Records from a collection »
+ + +

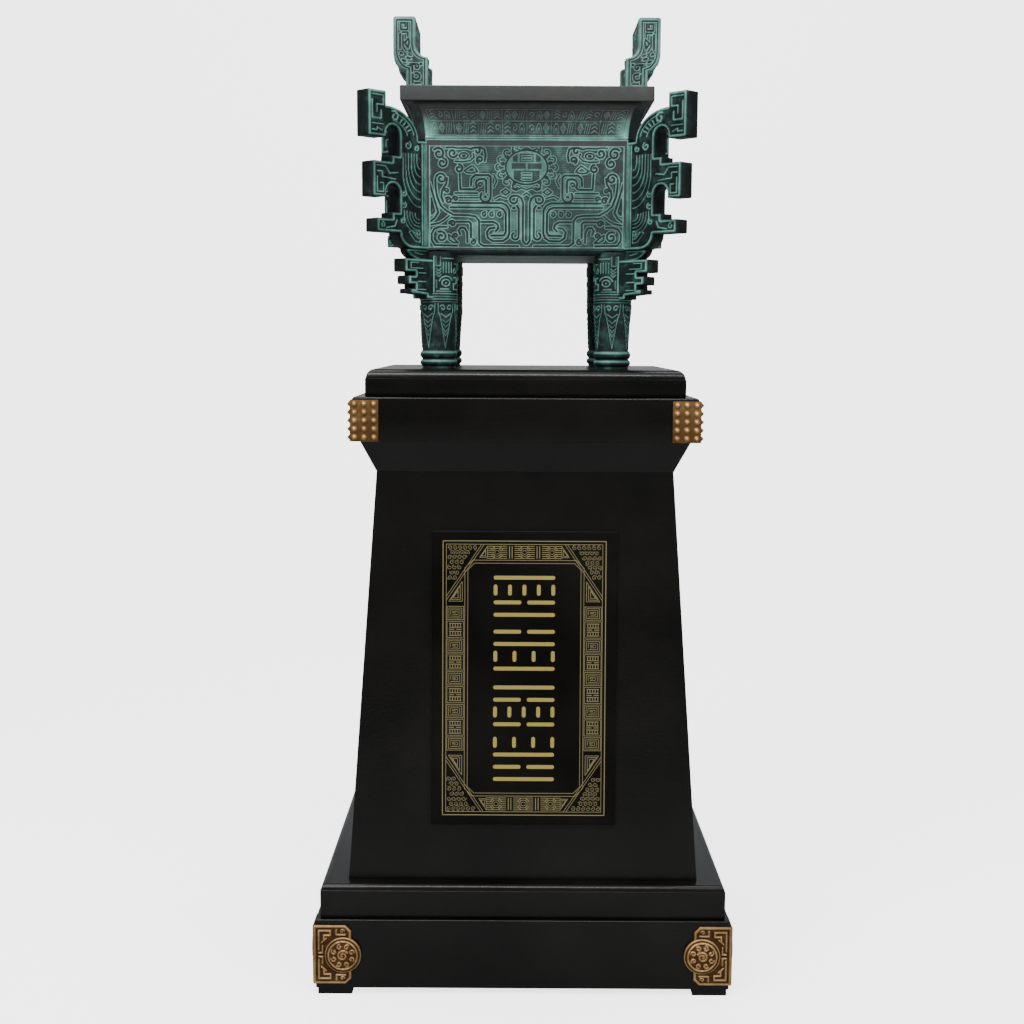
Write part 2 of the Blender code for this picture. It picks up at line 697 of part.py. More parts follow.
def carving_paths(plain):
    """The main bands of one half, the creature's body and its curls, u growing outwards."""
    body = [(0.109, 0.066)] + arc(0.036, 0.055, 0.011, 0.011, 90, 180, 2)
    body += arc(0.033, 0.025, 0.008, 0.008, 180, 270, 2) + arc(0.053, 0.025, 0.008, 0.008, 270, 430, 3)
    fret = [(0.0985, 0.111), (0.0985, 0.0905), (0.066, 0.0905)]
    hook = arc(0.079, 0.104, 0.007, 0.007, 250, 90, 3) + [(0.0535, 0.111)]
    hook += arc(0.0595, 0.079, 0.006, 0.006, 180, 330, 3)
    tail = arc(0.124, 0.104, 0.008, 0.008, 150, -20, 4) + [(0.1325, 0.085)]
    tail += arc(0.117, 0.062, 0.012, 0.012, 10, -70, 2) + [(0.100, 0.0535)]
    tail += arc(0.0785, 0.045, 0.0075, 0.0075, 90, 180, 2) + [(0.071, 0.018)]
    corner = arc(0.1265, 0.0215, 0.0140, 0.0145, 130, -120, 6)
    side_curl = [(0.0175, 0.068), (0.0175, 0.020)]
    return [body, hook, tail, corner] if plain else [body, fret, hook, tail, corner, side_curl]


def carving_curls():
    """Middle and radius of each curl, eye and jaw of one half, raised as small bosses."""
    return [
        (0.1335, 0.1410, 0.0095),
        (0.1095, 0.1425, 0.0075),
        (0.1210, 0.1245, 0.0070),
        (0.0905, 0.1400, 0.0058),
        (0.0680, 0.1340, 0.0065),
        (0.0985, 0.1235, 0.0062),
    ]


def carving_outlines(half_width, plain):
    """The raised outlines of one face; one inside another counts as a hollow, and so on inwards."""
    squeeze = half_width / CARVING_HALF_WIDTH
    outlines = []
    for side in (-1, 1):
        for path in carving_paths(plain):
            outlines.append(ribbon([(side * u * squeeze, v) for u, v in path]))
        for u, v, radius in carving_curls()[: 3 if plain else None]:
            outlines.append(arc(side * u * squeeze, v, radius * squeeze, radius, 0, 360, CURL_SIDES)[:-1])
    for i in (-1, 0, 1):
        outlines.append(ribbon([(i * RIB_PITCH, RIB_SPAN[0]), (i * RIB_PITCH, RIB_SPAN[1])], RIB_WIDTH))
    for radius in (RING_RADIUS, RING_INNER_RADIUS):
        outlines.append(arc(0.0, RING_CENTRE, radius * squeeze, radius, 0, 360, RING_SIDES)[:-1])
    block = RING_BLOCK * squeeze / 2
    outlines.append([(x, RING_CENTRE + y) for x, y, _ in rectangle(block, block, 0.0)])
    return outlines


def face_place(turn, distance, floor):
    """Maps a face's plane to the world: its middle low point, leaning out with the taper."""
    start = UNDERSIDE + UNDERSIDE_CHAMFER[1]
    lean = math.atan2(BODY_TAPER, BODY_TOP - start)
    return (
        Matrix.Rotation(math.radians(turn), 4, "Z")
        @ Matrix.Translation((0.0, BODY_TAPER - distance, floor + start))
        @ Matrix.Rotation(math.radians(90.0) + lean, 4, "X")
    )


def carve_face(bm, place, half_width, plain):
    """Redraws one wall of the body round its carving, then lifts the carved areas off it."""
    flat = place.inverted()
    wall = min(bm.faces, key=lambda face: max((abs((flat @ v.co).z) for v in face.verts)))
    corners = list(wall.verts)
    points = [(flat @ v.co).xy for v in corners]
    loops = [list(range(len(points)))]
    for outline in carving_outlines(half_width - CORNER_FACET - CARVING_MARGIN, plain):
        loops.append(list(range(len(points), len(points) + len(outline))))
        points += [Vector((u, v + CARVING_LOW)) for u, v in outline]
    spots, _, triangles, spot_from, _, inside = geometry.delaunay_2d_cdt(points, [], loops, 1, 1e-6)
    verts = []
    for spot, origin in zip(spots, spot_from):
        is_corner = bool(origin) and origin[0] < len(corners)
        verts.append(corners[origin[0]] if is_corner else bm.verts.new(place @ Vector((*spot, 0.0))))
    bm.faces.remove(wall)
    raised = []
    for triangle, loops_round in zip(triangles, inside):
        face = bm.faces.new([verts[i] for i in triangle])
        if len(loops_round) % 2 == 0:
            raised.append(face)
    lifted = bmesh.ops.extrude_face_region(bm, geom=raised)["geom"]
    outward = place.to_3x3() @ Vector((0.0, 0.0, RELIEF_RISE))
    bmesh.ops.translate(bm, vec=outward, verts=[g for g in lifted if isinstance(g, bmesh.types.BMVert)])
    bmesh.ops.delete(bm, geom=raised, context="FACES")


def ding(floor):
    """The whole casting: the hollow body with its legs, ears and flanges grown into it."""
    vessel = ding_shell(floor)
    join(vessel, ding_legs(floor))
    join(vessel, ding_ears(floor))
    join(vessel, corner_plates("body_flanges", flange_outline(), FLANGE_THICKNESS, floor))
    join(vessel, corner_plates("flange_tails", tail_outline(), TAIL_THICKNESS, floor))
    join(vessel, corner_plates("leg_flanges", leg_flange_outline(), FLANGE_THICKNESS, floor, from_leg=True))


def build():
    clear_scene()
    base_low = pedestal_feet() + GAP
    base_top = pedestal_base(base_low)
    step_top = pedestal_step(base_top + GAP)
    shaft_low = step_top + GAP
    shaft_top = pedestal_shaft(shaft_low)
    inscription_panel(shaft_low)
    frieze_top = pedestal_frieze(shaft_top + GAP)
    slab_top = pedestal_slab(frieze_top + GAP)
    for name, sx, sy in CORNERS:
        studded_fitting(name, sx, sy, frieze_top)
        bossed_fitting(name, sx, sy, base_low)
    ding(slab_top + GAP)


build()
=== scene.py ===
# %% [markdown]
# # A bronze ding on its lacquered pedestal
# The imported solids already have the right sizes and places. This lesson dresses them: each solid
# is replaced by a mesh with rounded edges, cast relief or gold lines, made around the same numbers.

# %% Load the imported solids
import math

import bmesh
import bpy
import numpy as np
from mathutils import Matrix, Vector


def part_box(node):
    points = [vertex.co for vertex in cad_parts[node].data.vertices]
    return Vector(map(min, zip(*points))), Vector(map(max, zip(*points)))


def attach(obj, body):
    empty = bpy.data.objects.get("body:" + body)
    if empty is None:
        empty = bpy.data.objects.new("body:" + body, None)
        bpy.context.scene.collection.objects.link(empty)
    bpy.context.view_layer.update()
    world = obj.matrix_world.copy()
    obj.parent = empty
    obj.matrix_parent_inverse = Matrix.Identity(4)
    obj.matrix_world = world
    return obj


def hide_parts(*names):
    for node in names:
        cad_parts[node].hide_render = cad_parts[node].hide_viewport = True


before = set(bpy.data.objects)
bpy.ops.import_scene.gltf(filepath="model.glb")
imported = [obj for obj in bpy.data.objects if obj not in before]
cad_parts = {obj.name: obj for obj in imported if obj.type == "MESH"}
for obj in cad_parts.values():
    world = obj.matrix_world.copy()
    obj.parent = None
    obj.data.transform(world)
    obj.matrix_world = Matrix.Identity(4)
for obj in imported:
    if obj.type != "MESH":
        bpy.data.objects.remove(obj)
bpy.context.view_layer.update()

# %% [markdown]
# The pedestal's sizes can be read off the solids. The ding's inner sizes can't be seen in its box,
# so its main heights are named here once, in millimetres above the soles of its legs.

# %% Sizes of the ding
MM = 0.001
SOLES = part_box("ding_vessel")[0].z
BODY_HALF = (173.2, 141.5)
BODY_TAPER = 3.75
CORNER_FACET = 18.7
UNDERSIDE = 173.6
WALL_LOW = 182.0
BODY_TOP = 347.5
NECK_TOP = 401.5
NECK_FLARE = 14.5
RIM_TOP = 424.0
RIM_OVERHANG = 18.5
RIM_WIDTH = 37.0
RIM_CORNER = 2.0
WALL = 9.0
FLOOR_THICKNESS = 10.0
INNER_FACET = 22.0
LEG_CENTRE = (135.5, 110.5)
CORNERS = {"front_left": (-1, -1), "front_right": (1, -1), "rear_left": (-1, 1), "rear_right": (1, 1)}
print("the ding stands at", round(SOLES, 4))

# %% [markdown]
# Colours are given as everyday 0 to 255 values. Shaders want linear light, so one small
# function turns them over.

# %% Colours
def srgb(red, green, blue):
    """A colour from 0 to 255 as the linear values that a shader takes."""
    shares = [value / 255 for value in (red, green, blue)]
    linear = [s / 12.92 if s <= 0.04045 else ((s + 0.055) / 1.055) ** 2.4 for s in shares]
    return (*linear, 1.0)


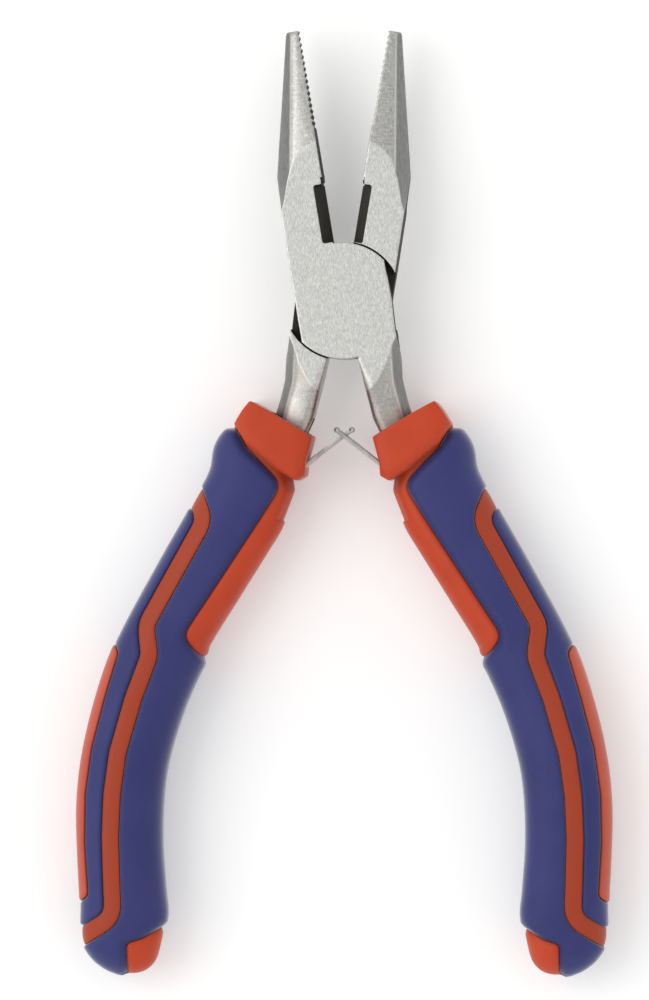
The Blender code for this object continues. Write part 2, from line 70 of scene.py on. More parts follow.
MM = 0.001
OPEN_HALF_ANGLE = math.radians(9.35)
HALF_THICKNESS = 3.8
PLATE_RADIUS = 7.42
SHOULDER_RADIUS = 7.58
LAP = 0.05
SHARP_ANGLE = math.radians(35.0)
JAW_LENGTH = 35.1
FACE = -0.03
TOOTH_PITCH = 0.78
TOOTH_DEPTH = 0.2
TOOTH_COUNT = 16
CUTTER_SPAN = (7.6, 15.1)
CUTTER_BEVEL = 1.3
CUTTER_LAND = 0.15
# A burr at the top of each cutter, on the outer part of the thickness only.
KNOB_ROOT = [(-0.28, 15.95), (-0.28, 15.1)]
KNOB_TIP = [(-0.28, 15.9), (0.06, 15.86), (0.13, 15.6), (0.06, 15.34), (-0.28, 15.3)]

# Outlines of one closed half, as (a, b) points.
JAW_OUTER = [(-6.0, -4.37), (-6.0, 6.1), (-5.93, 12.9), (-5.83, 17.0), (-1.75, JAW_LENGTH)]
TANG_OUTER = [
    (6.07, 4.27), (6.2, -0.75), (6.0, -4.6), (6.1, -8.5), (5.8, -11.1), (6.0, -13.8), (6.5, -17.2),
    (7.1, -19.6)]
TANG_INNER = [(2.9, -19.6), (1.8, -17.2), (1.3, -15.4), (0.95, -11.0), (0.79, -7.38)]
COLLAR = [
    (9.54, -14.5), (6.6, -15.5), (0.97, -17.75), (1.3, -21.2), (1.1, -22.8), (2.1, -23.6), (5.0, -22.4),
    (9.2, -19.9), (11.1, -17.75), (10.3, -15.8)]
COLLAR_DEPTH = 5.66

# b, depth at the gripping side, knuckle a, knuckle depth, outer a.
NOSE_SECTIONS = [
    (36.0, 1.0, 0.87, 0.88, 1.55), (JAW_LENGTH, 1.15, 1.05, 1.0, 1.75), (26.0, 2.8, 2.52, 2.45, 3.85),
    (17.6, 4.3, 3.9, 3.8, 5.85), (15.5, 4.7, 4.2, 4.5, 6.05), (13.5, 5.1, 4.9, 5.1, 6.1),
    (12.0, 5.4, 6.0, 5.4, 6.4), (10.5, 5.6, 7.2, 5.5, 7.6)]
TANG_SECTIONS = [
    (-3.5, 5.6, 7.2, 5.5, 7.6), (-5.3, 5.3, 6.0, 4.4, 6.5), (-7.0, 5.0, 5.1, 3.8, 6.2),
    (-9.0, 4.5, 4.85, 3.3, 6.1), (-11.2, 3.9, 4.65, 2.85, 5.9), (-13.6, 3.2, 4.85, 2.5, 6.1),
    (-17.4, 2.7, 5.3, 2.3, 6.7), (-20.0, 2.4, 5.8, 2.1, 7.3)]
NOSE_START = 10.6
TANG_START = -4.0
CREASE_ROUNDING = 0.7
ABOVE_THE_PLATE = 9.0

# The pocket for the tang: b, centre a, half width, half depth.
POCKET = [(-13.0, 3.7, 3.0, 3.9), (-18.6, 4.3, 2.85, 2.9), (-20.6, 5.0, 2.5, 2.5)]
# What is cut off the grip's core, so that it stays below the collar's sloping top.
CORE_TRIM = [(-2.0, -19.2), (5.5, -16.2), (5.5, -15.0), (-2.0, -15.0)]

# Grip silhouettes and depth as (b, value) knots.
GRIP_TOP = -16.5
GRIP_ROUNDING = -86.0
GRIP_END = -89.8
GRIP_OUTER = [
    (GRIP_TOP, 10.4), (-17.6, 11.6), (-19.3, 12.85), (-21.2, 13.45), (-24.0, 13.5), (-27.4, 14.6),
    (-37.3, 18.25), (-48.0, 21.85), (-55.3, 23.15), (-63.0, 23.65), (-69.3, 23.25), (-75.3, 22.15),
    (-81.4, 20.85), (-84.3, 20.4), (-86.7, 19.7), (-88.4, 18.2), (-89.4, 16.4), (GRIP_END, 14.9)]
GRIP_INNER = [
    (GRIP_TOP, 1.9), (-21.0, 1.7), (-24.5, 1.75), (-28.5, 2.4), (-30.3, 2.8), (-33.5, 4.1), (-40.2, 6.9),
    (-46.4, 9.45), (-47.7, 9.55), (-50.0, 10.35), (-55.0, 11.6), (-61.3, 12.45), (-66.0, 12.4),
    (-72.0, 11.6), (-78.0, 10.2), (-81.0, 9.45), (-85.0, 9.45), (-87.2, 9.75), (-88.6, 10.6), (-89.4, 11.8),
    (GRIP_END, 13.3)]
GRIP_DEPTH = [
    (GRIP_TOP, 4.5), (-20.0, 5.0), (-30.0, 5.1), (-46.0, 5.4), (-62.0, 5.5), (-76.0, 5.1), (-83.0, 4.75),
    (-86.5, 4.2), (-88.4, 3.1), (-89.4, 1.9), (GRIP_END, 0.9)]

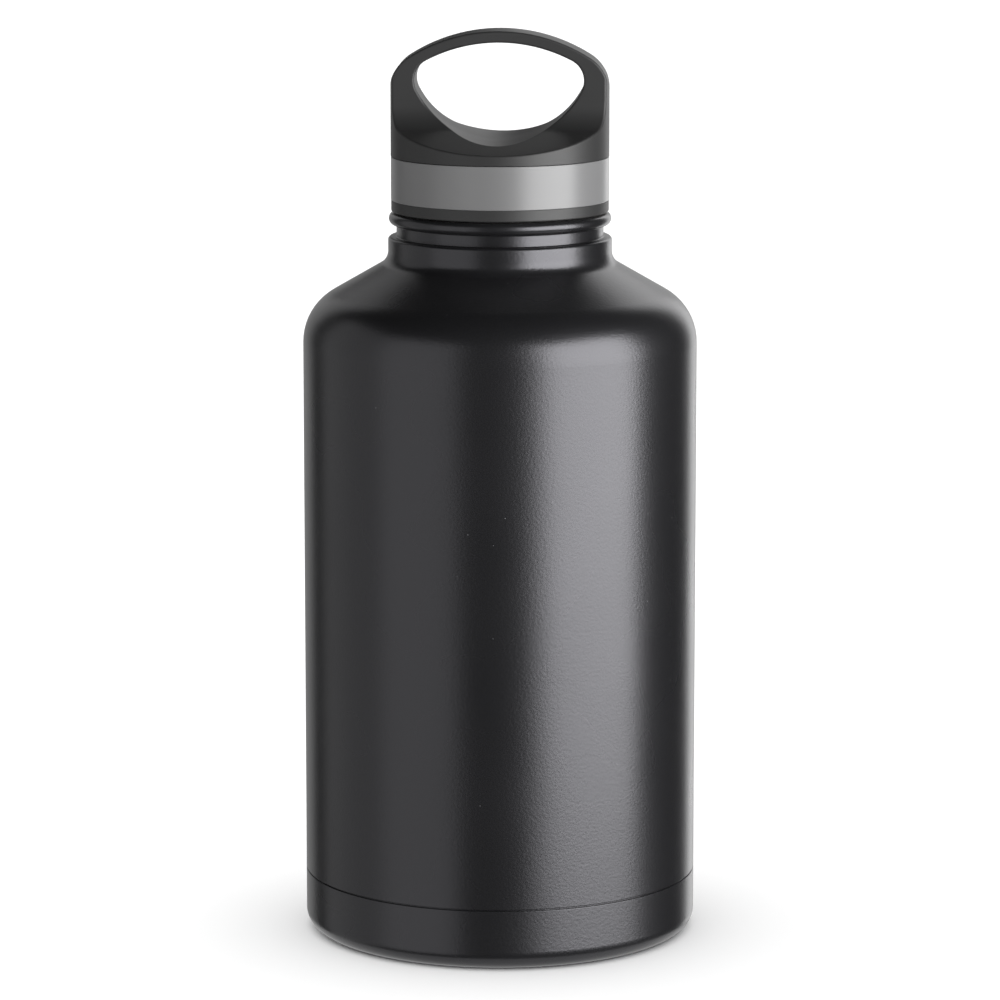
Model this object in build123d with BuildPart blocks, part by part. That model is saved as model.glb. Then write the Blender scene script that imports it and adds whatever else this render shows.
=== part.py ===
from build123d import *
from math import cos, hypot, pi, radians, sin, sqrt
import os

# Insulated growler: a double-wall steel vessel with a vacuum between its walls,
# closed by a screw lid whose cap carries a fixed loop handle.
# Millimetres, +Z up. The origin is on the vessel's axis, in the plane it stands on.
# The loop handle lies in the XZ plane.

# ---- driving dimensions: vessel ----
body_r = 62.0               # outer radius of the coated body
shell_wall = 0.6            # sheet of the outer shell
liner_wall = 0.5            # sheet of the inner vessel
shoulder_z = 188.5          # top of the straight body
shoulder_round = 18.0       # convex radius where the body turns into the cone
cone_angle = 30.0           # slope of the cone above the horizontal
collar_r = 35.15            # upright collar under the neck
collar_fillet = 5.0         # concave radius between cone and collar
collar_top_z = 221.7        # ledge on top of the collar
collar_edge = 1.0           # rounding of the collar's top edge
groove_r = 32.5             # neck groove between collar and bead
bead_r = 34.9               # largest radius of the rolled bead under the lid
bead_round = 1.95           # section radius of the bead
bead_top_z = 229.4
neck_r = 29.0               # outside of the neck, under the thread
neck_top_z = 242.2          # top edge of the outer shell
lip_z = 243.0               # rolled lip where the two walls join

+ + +

What needs to be done »
Lines containing the word "code" are to be tallied; report only the total.

Exercise solution »
2